Your goal:
Repeat exactly, please, the lines that begin at the start of the listing and end at the line holding "return (chord *".
- - - - -
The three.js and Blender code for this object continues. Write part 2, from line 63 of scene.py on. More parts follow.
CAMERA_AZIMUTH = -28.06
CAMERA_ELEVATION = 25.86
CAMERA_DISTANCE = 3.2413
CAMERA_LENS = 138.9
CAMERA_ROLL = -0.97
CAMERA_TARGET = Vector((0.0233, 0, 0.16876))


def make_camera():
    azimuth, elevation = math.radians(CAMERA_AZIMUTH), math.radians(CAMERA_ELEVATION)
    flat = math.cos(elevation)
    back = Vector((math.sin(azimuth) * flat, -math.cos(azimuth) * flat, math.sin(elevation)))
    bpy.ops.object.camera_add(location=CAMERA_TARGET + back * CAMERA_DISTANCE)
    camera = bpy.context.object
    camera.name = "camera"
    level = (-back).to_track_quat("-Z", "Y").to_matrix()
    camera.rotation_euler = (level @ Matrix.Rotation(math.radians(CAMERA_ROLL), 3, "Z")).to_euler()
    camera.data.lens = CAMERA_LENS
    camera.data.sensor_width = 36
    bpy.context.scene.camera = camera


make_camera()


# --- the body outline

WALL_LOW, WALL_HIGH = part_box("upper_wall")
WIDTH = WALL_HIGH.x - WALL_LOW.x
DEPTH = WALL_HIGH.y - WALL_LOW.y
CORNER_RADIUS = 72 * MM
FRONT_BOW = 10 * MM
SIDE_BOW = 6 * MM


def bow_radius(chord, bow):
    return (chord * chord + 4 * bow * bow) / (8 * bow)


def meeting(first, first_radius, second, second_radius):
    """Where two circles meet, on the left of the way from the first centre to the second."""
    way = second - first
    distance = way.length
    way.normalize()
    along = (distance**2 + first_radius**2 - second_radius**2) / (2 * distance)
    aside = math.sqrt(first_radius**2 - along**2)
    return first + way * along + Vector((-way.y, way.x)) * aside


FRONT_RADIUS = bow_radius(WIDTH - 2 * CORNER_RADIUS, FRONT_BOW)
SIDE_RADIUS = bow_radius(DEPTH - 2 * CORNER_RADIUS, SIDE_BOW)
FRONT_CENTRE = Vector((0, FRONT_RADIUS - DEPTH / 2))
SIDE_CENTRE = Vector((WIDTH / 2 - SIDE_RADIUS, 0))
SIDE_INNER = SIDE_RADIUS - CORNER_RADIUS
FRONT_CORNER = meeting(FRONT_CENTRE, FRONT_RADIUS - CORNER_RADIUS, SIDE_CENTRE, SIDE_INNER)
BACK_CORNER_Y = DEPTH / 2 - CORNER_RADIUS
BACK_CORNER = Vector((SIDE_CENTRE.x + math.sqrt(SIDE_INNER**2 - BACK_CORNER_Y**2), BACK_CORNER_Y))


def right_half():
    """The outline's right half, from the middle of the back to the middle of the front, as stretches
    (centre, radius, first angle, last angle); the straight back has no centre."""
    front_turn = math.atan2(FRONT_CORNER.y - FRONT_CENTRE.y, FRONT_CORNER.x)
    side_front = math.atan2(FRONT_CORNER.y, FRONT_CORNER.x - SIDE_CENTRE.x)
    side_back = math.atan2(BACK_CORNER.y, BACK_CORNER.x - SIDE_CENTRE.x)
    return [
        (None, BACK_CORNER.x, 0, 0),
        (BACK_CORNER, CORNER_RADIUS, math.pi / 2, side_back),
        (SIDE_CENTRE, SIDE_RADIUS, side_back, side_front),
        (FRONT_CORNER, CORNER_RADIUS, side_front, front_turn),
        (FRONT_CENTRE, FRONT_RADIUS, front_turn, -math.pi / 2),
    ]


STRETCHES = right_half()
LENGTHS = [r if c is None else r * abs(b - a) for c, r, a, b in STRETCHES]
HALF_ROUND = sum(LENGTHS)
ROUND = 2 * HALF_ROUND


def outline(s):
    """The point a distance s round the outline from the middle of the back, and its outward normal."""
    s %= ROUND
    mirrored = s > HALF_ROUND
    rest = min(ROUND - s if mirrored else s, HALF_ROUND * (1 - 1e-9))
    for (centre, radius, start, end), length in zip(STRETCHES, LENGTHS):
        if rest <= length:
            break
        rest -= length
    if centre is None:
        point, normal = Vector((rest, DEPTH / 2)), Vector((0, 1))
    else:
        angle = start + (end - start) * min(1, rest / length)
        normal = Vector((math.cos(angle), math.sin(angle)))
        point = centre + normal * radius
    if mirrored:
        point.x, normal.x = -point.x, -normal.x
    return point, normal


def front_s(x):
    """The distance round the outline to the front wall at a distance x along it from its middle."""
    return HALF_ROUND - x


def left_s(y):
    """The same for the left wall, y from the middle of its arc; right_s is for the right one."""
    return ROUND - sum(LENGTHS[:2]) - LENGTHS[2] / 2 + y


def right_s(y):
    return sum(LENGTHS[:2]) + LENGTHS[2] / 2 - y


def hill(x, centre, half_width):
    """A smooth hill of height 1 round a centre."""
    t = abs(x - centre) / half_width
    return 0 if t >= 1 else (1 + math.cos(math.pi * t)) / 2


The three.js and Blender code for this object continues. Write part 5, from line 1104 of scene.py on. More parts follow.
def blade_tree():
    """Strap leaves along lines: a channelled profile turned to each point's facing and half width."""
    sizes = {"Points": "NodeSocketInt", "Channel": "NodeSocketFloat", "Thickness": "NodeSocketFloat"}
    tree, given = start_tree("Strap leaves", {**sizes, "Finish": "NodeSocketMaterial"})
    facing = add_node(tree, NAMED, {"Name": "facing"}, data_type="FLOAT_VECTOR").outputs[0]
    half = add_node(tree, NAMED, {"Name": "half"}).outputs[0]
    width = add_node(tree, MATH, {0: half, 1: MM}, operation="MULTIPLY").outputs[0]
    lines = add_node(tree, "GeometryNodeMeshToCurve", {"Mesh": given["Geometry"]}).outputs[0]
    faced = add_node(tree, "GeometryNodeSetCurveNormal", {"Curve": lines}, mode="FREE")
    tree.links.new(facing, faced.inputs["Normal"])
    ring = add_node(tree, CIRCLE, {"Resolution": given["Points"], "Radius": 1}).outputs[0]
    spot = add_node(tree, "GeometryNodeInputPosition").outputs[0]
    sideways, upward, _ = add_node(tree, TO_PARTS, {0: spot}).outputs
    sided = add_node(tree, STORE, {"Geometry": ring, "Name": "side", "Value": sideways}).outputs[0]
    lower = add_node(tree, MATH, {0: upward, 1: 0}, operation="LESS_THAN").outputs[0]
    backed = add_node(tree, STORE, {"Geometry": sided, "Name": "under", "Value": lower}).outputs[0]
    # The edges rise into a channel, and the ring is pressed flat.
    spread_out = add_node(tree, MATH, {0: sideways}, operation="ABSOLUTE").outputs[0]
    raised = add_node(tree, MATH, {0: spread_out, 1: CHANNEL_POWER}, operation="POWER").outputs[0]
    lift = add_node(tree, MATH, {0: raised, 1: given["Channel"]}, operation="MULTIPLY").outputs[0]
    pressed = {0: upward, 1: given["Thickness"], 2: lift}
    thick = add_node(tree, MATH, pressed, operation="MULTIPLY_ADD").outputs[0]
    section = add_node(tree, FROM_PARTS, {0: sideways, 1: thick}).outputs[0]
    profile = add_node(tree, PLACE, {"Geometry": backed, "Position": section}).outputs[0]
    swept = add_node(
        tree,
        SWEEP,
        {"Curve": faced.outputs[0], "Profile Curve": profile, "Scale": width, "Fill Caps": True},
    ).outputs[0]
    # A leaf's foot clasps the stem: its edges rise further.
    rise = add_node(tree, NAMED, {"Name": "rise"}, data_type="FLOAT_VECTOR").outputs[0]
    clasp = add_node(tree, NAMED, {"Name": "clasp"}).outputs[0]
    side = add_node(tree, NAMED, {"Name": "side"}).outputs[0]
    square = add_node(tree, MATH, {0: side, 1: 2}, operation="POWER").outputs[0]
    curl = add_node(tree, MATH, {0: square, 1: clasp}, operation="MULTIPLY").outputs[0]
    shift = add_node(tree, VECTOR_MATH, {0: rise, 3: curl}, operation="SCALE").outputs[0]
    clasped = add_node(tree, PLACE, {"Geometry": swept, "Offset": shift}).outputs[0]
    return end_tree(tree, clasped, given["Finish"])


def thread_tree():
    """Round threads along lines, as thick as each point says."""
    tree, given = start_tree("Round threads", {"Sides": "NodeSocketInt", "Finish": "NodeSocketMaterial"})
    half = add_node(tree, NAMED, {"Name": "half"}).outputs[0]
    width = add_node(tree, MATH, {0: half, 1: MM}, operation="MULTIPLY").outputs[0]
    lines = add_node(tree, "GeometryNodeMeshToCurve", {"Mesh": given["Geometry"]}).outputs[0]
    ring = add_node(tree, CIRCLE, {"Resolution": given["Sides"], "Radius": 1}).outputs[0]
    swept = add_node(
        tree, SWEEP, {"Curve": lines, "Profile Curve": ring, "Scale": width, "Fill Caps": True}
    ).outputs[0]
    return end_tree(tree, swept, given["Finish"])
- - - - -
Correct answer:
The three.js and Blender code for this object continues. Write part 2, from line 63 of scene.py on. More parts follow.
CAMERA_AZIMUTH = -28.06
CAMERA_ELEVATION = 25.86
CAMERA_DISTANCE = 3.2413
CAMERA_LENS = 138.9
CAMERA_ROLL = -0.97
CAMERA_TARGET = Vector((0.0233, 0, 0.16876))


def make_camera():
    azimuth, elevation = math.radians(CAMERA_AZIMUTH), math.radians(CAMERA_ELEVATION)
    flat = math.cos(elevation)
    back = Vector((math.sin(azimuth) * flat, -math.cos(azimuth) * flat, math.sin(elevation)))
    bpy.ops.object.camera_add(location=CAMERA_TARGET + back * CAMERA_DISTANCE)
    camera = bpy.context.object
    camera.name = "camera"
    level = (-back).to_track_quat("-Z", "Y").to_matrix()
    camera.rotation_euler = (level @ Matrix.Rotation(math.radians(CAMERA_ROLL), 3, "Z")).to_euler()
    camera.data.lens = CAMERA_LENS
    camera.data.sensor_width = 36
    bpy.context.scene.camera = camera


make_camera()


# --- the body outline

WALL_LOW, WALL_HIGH = part_box("upper_wall")
WIDTH = WALL_HIGH.x - WALL_LOW.x
DEPTH = WALL_HIGH.y - WALL_LOW.y
CORNER_RADIUS = 72 * MM
FRONT_BOW = 10 * MM
SIDE_BOW = 6 * MM


def bow_radius(chord, bow):
    return (chord * chord + 4 * bow * bow) / (8 * bow)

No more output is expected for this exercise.